Le chef de gendarmerie Scory qui mena l’enquête avec la sagacité qu’on lui connaît et auquel serait revenu l’honneur de découvrir le coupable rapidement si la gendarmerie de Gonesse avait suivi ses instructions, dépose à la barre et développe les constatations qu’il a faites. M. Warustel est partie civile pour Madame Veuve Carluy et ses quatre enfants. La victime n’a pu éviter l’accident. Elle a du voir venir sur elle le camion tamponneur mais le talus qui borde la route l’empêcha d’aller plus à droite. L’avocat senlisien réclame la somme de 200 000 francs de dommages intérêts.Le réquisitoire du ministère public est aussi sévère pour le chauffeur que pour son patron. M. Mellotée a peine à croire que Brzostowicz ne s’est pas rendu compte de l’accident. Il demande une condamnation sévère pour que dans une région particulièrement fréquentée par des véhicules poids lourds, on sache bien ce qu’il en coûte de s’endormir à son volant.

M. Chastaing présente la défense de l’inculpé. Le seul but de ses efforts consiste à l’exonérer du délit de fuite qui lui est reproché.

Le tribunal l’ayant rassuré d’un signe à ce sujet, le défenseur plaide maintenant la bienveillante indulgence des juges. Au travail depuis la veille, à 7 heures du matin, Brzostowicz a vu ses forces l’abandonner sur sa route, en revenant avec son camion. C’est un bon ouvrier sur lequel les meilleurs renseignements sont fournis. Le tribunal a prononcé un jugement qui condamne le chauffeur à six jours de prison avec sursis et à 200 francs d’amende.

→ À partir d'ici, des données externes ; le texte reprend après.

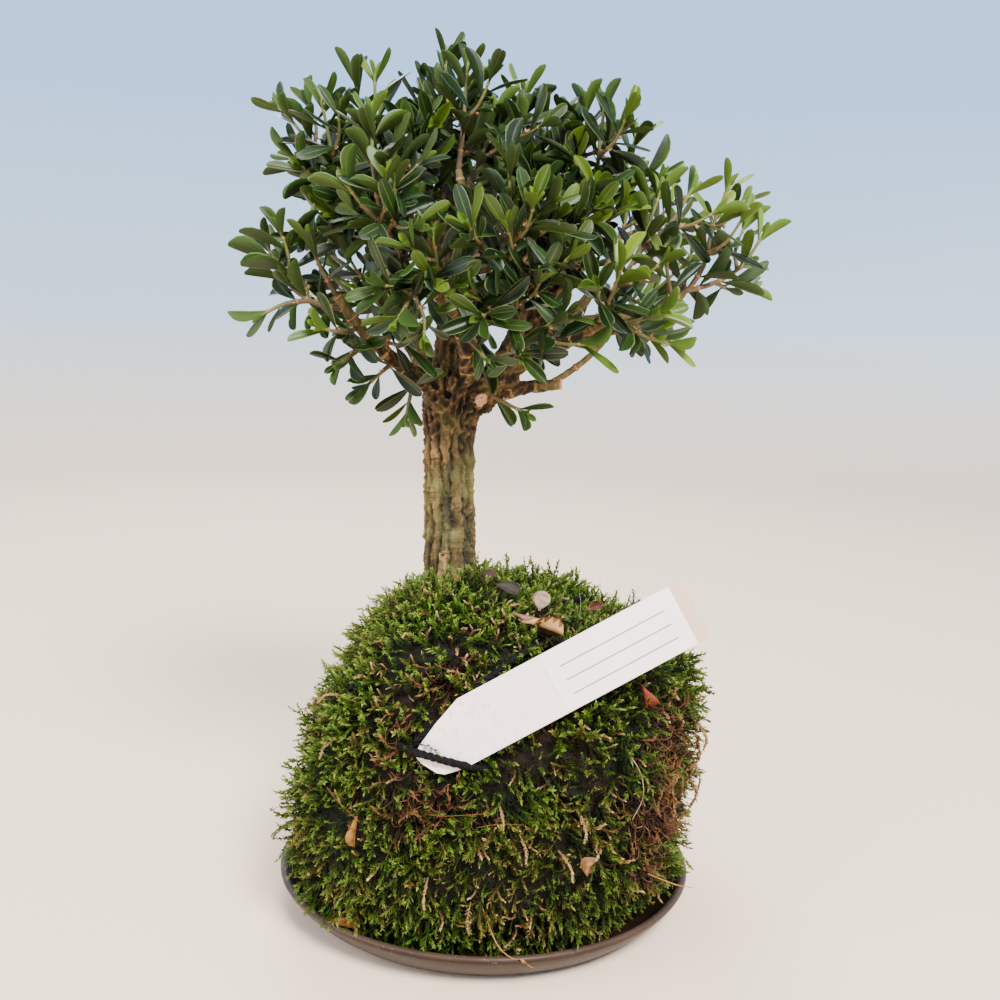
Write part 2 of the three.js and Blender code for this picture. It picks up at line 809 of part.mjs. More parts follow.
function leafHole([a, b, c, d], { place }) {
  const across = b.clone().sub(a).normalize();
  const onward = c.clone().add(d).sub(a).sub(b).normalize();
  const middle = a.clone().lerp(b, 0.5).lerp(c.clone().lerp(d, 0.5), place);
  const { halfWidth, above, below } = leaf.root;
  return [
    middle.clone().addScaledVector(across, halfWidth).addScaledVector(onward, above),
    middle.clone().addScaledVector(across, -halfWidth).addScaledVector(onward, above),
    middle.clone().addScaledVector(onward, -below),
  ];
}

// where a side shoot's four edges come through its parent's flat side
function shootHole([a, b, c, d], curve) {
  const plane = new THREE.Plane().setFromCoplanarPoints(a, b, c);
  const middle = a.clone().add(b).add(c).add(d).multiplyScalar(0.25);
  const start = curve.getPointAt(0);
  const tangent = curve.getTangentAt(0);
  return squareRing(curve, pairsOn(curve), 0, sideShoot.rootRadius).map((corner) => {
    const offset = corner.sub(start);
    return offset.addScaledVector(tangent, -offset.dot(plane.normal) / plane.normal.dot(tangent)).add(middle);
  });
}

function squareRing(curve, steps, i, radius) {
  const frames = curve.computeFrenetFrames(steps, false);
  const centre = curve.getPointAt(i / steps);
  return [0, 1, 2, 3].map((k) => {
    const turn = frames.normals[i].clone().applyAxisAngle(frames.tangents[i], (k * Math.PI) / 2);
    return centre.clone().addScaledVector(turn, radius);
  });
}

// a square twig from its first ring on, with its leaves and side shoots
function addTwig(skin, { curve, thickness, growths, sides }, firstRing) {
  const steps = pairsOn(curve);
  let ring = firstRing;
  for (let step = 0; step < steps; step++) {
    const radius = twigRadius((step + 1) / steps, thickness);
    const next = addPoints(skin, squareRing(curve, steps, step + 1, radius));
    for (let side = 0; side < 4; side++) {
      const side2 = (side + 1) % 4;
      const corners = [ring[side], ring[side2], next[side2], next[side]];
      const places = corners.map((index) => skin.points[index]);
      const growth = growths.find((one) => one.step === step && one.side === side);
      const sideTwig = sides.find((one) => one.step === step && one.side === side);
      if (growth) {
        addBlade(skin, addOpenSide(skin, corners, leafHole(places, growth)), growth, 0);
      } else if (sideTwig) {
        addTwig(skin, sideTwig, addOpenSide(skin, corners, shootHole(places, sideTwig.curve)));
      } else {
        skin.faces.push(corners[0], corners[1], corners[2], corners[0], corners[2], corners[3]);
      }
    }
    ring = next;
  }
  skin.faces.push(ring[0], ring[1], ring[2], ring[0], ring[2], ring[3]);
}

function leafyTwig(twig) {
  const skin = { points: [], faces: [] };
  const steps = pairsOn(twig.curve);
  const base = addPoints(skin, squareRing(twig.curve, steps, 0, twigRadius(0, twig.thickness)));
  skin.faces.push(base[0], base[2], base[1], base[0], base[3], base[2]);
  addTwig(skin, twig, base);
  return skinSolid(skin);
}

const meets = (a, b) => !a.intersect(b).isEmpty();

function boxesMeet(a, b) {
  for (let i = 0; i < 3; i++) {
    if (a.max[i] < b.min[i] || b.max[i] < a.min[i]) {
      return false;
    }
  }
  return true;
}

const withBox = (solid) => ({ solid, box: solid.boundingBox() });

const crosses = (a, b) => boxesMeet(a.box, b.box) && meets(a.solid, b.solid);

// ---- cord and label ----

const labelAxes = {
  along: vector(...label.along).normalize(),
  facing: vector(...label.facing).normalize(),
};
labelAxes.across = new THREE.Vector3().crossVectors(labelAxes.facing, labelAxes.along).normalize();
labelAxes.facing.crossVectors(labelAxes.along, labelAxes.across).normalize();
const labelEnd = vector(...label.rightEnd);

// the outline, from the square end to the blunt nose; across runs to the label's lower edge
const labelOutline = [
  [0, -0.5],
  [0.8, -0.5],
  [0.98, -0.13],
  [1, 0.03],
  [0.965, 0.39],
  [0.87, 0.5],
  [0, 0.5],
].map(([along, across]) => new THREE.Vector2(along * label.length, across * label.width));

// a flat plate in the label's own plane, from one depth to another in front of its middle
function plate(shape, from, to) {
  const depth = to - from;
  const geometry = new THREE.ExtrudeGeometry(shape, { depth, bevelEnabled: false, curveSegments: 3 });
  geometry.translate(0, 0, from);
  const placing = new THREE.Matrix4().makeBasis(labelAxes.along, labelAxes.across, labelAxes.facing);
  placing.setPosition(labelEnd);
  geometry.applyMatrix4(placing);
  return geometry;
}

function grownOutline(extra) {
  const middle = new THREE.Vector2(label.length / 2, 0);
  const stretch = new THREE.Vector2(
    (label.length + 2 * extra) / label.length,
    (label.width + 2 * extra) / label.width,
  );
  return labelOutline.map((point) => point.clone().sub(middle).multiply(stretch).add(middle));
}

function stickerShape() {
  const x0 = sticker.fromEnd;
  const x1 = sticker.fromEnd + sticker.length;
  const y = sticker.width / 2;
  const r = sticker.corner;
  const shape = new THREE.Shape();
  shape.moveTo(x0 + r, -y);
  shape.lineTo(x1 - r, -y);
  shape.absarc(x1 - r, -y + r, r, -Math.PI / 2, 0);
  shape.lineTo(x1, y - r);
  shape.absarc(x1 - r, y - r, r, 0, Math.PI / 2);
  shape.lineTo(x0 + r, y);
  shape.absarc(x0 + r, y - r, r, Math.PI / 2, Math.PI);
  shape.lineTo(x0, -y + r);
  shape.absarc(x0 + r, -y + r, r, Math.PI, 1.5 * Math.PI);
  return shape;
}

// keeps a cord's middle clear of the label: in front of it, or behind it
function clearOfLabel(point, direction, isOver) {
  const margin = 3.5;
  const offset = point.clone().sub(labelEnd);
  const along = offset.dot(labelAxes.along);
  const across = offset.dot(labelAxes.across);
  const depth = offset.dot(labelAxes.facing);
  const isPastEnd = along < -margin || along > label.length + margin;
  const isBeside = Math.abs(across) > label.width / 2 + margin;
  if (isPastEnd || isBeside || Math.abs(depth) > cord.reach) {
    return;
  }
  const needed = label.thickness / 2 + gap + cord.radius + 0.5;
  const shift = isOver ? Math.max(0, needed - depth) : Math.min(0, -needed - depth);
  point.addScaledVector(direction, shift / direction.dot(labelAxes.facing));
}

function makeTurn({ over }, { first, second, normal, tilt }, extra) {
  const points = [];
  for (let i = 0; i < cord.steps; i++) {
    const angle = (2 * Math.PI * i) / cord.steps;
    const direction = first
      .clone()
      .multiplyScalar(Math.cos(angle) * Math.cos(tilt))
      .addScaledVector(second, Math.sin(angle) * Math.cos(tilt))
      .addScaledVector(normal, Math.sin(tilt));
    const point = ballCentre.clone().addScaledVector(direction, ballRadius(direction) + cord.lift);
    point.z = Math.max(point.z, ballFloor + cord.radius + gap);
    insideWall(point, ball.wallClearance + gap);
    clearOfLabel(point, direction, over);
    points.push(point);
  }
  const curve = new THREE.CatmullRomCurve3(points, true);
  return toSolid(bar(curve, cord.steps, cord.sides, () => cord.radius + extra, true));
}

const makeCord = (extra) => join(cord.turns.map((turn, i) => makeTurn(turn, turnPlanes[i], extra)));

// ---- assembly ----

addMesh('saucer', saucerGeometry, materials.glaze);

const trunkSpace = toSolid(loft(trunkRings(cutGap)));
const soilFloor = ballFloor + ball.mossThickness;
const soilSolid = toSolid(makeBall(ball.soilDetail, soilSurface(0), soilFloor));
const soilSpace = toSolid(makeBall(ball.soilDetail, soilSurface(cutGap), soilFloor - cutGap));
addMesh('soil_core', toGeometry(soilSolid.subtract(trunkSpace)), materials.soil);

const labelSpace = toSolid(
  plate(new THREE.Shape(grownOutline(gap)), -label.thickness / 2 - gap, label.mossClearance),
);
const mossSolid = toSolid(makeBall(ball.mossDetail, mossSurface(), ballFloor));
const mossCuts = [soilSpace, trunkSpace, makeCord(cutGap), labelSpace];
const mossBody = mossCuts.reduce((body, cut) => body.subtract(cut), mossSolid);
addMesh('moss_cover', toGeometry(largest(mossBody)), materials.moss);

addMesh('binding_cord', toGeometry(makeCord(0)), materials.cord);

const labelPlate = plate(new THREE.Shape(labelOutline), -label.thickness / 2, label.thickness / 2);
addMesh('plant_label', mergeVertices(stripped(labelPlate), 1e-4), materials.label);
const stickerBack = label.thickness / 2 + gap;
const stickerPlate = plate(stickerShape(), stickerBack, stickerBack + sticker.thickness);
addMesh('label_sticker', mergeVertices(stripped(stickerPlate), 1e-4), materials.sticker);

addMesh('wood', toGeometry(makeWood(0)), materials.bark);
const woodSpace = makeWood(cutGap);

const limbLines = [...limbs, ...cutStubs].map(({ points, radii }) => ({
  line: curveThrough(points).getSpacedPoints(12),
  radii,
}));
const sprays = [];
for (const limb of limbs) {
  const limbCurve = curveThrough(limb.points);
  limb.sprays.forEach(({ at, path, forks = [] }, index) => {
    const main = twigCurve(limbCurve.getPointAt(at), path);
    const curves = [main, ...forks.map((fork) => twigCurve(main.getPointAt(fork.at), fork.path))];
    const twigs = curves.map((curve) => ({ curve, thickness: 1, sides: [] }));
    sprays.push({ name: `spray_${limb.name}_${index + 1}`, twigs });
  });
}
for (const { twigs } of sprays) {
  for (const twig of twigs) {
    if (twig.curve.getLength() > sideShoot.parentLength) {
      addSideShoots(twig);
    }
  }
}
for (const twig of twigsOf(sprays)) {
  twig.space = withBox(twigSpace(twig));
}

// A leaf that would cross wood, another twig or an earlier leaf is left out. Every twig counts,
// so that no leaf of one spray grows through the twig of another.
const blades = [];
const woodSolid = withBox(woodSpace);
function roomyLeaves(twig, random) {
  const others = twigsOf(sprays).filter((other) => other !== twig);
  const spaces = [woodSolid, ...others.map((other) => other.space)];
  return leavesOf(twig, random).filter((growth) => {
    const blade = withBox(bladeSolid(growth, 0));
    const grown = withBox(bladeSolid(growth, gap));
    const isClear =
      !spaces.some((space) => crosses(blade, space)) && !blades.some((other) => crosses(grown, other));
    if (isClear) {
      blades.push(blade);
    }
    return isClear;
  });
}

sprays.forEach((spray, index) => {
  const random = randomStream(shoot.seed + index);
  for (const twig of twigsOf([spray])) {
    twig.growths = roomyLeaves(twig, random);
  }
  let whole = join(spray.twigs.map(leafyTwig)).subtract(woodSpace);
  for (const { space } of twigsOf(sprays.slice(0, index))) {
    whole = whole.subtract(space.solid);
  }
  addMesh(spray.name, toGeometry(largest(whole)), materials.leaf);
});

export default model;
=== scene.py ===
import json
import math
import bmesh
import bpy
import numpy as np
from mathutils import Matrix, Vector, noise

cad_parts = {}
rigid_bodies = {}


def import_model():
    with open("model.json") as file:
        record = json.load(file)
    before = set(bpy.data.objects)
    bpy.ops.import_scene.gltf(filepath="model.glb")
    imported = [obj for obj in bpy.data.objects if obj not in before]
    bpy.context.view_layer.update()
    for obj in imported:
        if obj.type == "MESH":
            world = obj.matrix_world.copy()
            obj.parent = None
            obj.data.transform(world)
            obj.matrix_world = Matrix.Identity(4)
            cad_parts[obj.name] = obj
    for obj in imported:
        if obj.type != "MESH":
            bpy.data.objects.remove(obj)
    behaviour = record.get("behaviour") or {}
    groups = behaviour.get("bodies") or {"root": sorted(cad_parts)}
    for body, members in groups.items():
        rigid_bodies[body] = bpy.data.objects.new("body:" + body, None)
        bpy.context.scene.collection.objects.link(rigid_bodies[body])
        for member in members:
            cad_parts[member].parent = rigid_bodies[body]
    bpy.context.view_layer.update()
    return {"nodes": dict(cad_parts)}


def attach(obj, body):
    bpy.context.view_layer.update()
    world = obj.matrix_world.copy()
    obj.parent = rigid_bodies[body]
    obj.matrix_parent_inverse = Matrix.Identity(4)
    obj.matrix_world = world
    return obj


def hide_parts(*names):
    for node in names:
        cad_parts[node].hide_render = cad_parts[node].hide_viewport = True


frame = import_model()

mm = 0.001
scene = bpy.context.scene


# small helpers


def colour(red, green, blue):  # screen values from 0 to 255
    def linear(value):
        value = value / 255
        return value / 12.92 if value <= 0.04045 else ((value + 0.055) / 1.055) ** 2.4
    return (linear(red), linear(green), linear(blue), 1)


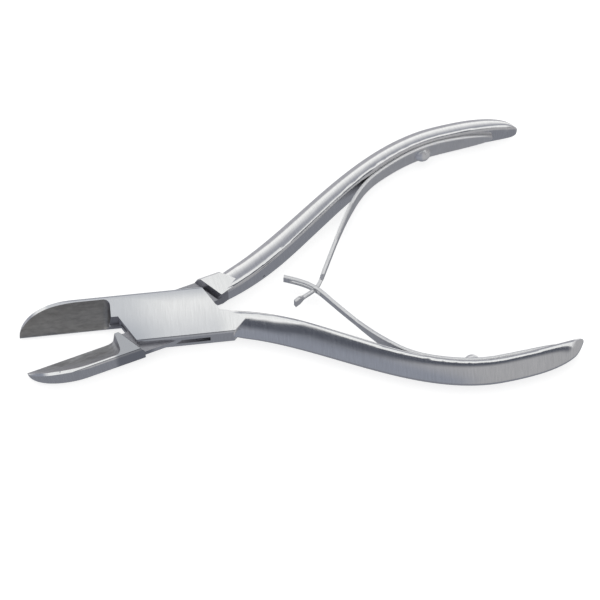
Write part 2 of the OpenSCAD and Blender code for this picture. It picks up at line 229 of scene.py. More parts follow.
# %% [markdown]
# ## The steel of the two halves
#
# The front of the joint and the handles are finished on a belt: fine lines
# run across the tool. Each half carries its own copy of the finish, turned
# with the half, because the lines were ground before the tool was opened.
# The hollows are left as the wheel ground them, darker and duller. The walls
# of the slot and the steps around the pivot are painted darker: painted shade
# where the parts close over them, and some oil. A photographed texture could
# carry the lines, but stretched noise has no seams and follows each half when
# it turns.

# %% Steel with ground lines
OPEN = 14.8
HALF_TURN = OPEN / 2
BELT, WHEEL, POLISH, CLOUDS = (3200, 260, 260), (500, 1600, 1600), (300, 300, 300), (160, 160, 160)


def lined_steel(name, turn, colour, rough, scale=BELT, contrast=0.1, depth=1e-5, seed=3.0):
    """Steel with ground lines, the belt's where nothing else is said: they
    vary the colour by the contrast, the roughness a little, and lift the
    surface by the depth in metres. Seven parts of lines go with three parts
    of clouds."""
    made, tree, shader = new_material(name, colour, 1.0, rough)
    place = own_place(tree, turn)
    lines = grain(tree, place, scale, seed)
    clouds = grain(tree, place, CLOUDS, seed + 5)
    mixed = plus(tree, times(tree, lines, 0.7), times(tree, clouds, 0.3))
    tint = add(tree, "ShaderNodeMapRange", From_Min=0.3, From_Max=0.7,
               To_Min=1 - contrast, To_Max=1 + contrast * 0.5)
    join(tree, mixed, tint)
    painted = add(tree, "ShaderNodeMix", data_type="RGBA", blend_type="MULTIPLY")
    painted.inputs[0].default_value = 1.0
    painted.inputs[6].default_value = (*colour, 1)
    tree.links.new(tint.outputs[0], painted.inputs[7])
    tree.links.new(painted.outputs[2], shader.inputs["Base Color"])
    spread = add(tree, "ShaderNodeMapRange", From_Min=0.3, From_Max=0.7,
                 To_Min=rough * 0.8, To_Max=rough * 1.25)
    join(tree, mixed, spread)
    tree.links.new(spread.outputs[0], shader.inputs["Roughness"])
    bump = add(tree, "ShaderNodeBump", Strength=0.1, Distance=depth)
    tree.links.new(lines.outputs[0], bump.inputs["Height"])
    tree.links.new(bump.outputs[0], shader.inputs["Normal"])
    return made, tree, painted, place, shader


# %% The belt-finished steel of the box half, with painted shade on its cheek
STEEL, STEEL_ROUGH = (0.82, 0.82, 0.83), 0.13
box_steel, tree, painted, place, shader = lined_steel("box_half_steel", HALF_TURN, STEEL, STEEL_ROUGH)
x, y, z = axes_of(tree, place)
on_cheek = times(tree, step(tree, z, 0.0057, 0.0059), step(tree, x, 0.015, 0.011))
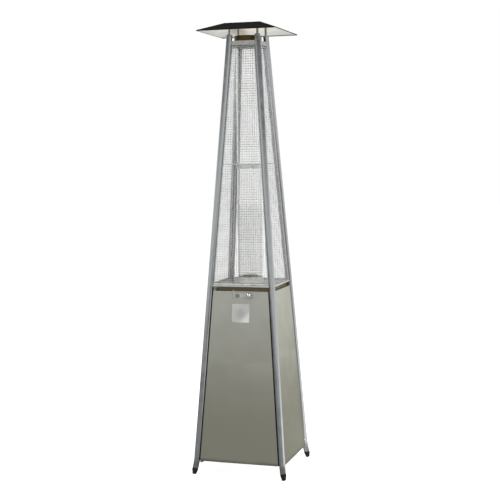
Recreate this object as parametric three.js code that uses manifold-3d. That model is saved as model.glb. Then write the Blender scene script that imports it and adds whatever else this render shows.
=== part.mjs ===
// Pyramid flame-tube patio heater. Millimetres, +Z up, front towards -Y.
// Origin: middle of the footprint, on the floor.
import * as THREE from 'three'
import { mergeVertices } from 'three/addons/utils/BufferGeometryUtils.js'
import Module from 'manifold-3d'

const wasm = await Module()
wasm.setup()

// Fits shared by all the pieces
const FIT = 0.3
const OVERRUN = 12
const SHEET = 1.2

// Heights that the rest is worked out from
const TOTAL_HEIGHT = 2270
const PANEL_BOTTOM = 67
const PANEL_TOP = 932
const DECK_RISE = 30

// The four leaning posts: their spread at the floor, and the room they leave the glass at their tops
const POST_SPREAD_FLOOR = 459
const GLASS_TO_POSTS = 10.5
const POST_RADIUS = 15
const POST_WALL = 1.5
const POST_SIDES = 16
const POST_JOINT_DROP = 11
const SPIGOT_LENGTH = 40
const SPIGOT_WALL = 1.5

// The legs flare outwards just above the floor and end in rubber feet
const FLARE_HEIGHT = 40
const FLARE_ABOVE_FOOT = 16
const FLARE_SLOPE_SHARE = 0.1
const FLARE_RINGS = 3
const FOOT_HEIGHT = 34
const FOOT_TAPER = 2.5
const FOOT_WAIST = 9
const FOOT_WIDENING = 9
const FOOT_PLUG = 18

// Housing: sloping panels between the posts, and their place across a face
const FACE_OUT = 6
const PANEL_GAP = 4.5
const PANEL_FOLD_IN = 8

// Cylinder shelf: a tray with a rim on three sides and vent holes
const SHELF_SHEET = 1.5
const SHELF_RIM = 30
const SHELF_VENT_RADIUS = 24
const SHELF_VENT_INSET = 90
const SHELF_VENT_SIDES = 16

// Deck over the housing, with a turned-down lip and a skirt that stands back from the panels
const DECK_LIP = 8
const DECK_SKIRT = 60
const DECK_SLOT_LIFT = 3
const DECK_SLOT_MARGIN = 20

// Door: pivot line, pins and brackets
const DOOR_LIFT = 2
const DOOR_FOLD_IN = 4
const DOOR_PIVOT_INSET = 6
const DOOR_PIVOT_BACK = 5
const PIN_RADIUS = 2.5
const PIN_HEAD_LIP = 2
const PIN_HEAD = 2
const PIN_REACH = 12
const PIN_SIDES = 10
const BRACKET_SHEET = 3
const BRACKET_HALF = 8
const BRACKET_LIP = 2
const BRACKET_BACK = 40
const BRACKET_EAR_GAP = 3.8

// Door magnet, striker and bare label plate
const STRIKER_EDGE = 5
const STRIKER_WIDTH = 40
const STRIKER_HEIGHT = 22
const MAGNET_WIDTH = 32
const MAGNET_HEIGHT = 16
const LABEL_WIDTH = 90
const LABEL_HEIGHT = 92
const LABEL_PLACE = 1.5
const LABEL_DROP = 110
const LABEL_SHEET = 0.6

// Control fascia, which shows through a window in the door, and the box behind it
const CONTROL_DROP = 21
const KNOB_PLACE = 46
const KNOB_TO_IGNITER = 62
const FASCIA_END_LEFT = 24
const FASCIA_END_RIGHT = 18
const FASCIA_HALF = 14
const WINDOW_GAP = 1.5
const BOX_MARGIN = 8
const BOX_BACK = 4
const HANGER_SETBACK = 16
const HANGER_MARGIN = 6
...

Madame Veuve Carluy touchera 100 000 francs et ses enfants âgés de 15 ans, 13 ans, 12 ans et 10 ans recevront chacun une somme de 15 000 francs constitués d’une rente sur l’Etat. Pour ceux de nos lecteurs qui trouveront que Brzostowicz s’en tire à bon compte ajoutons qu’il a fait une quinzaine de jours de prison préventive.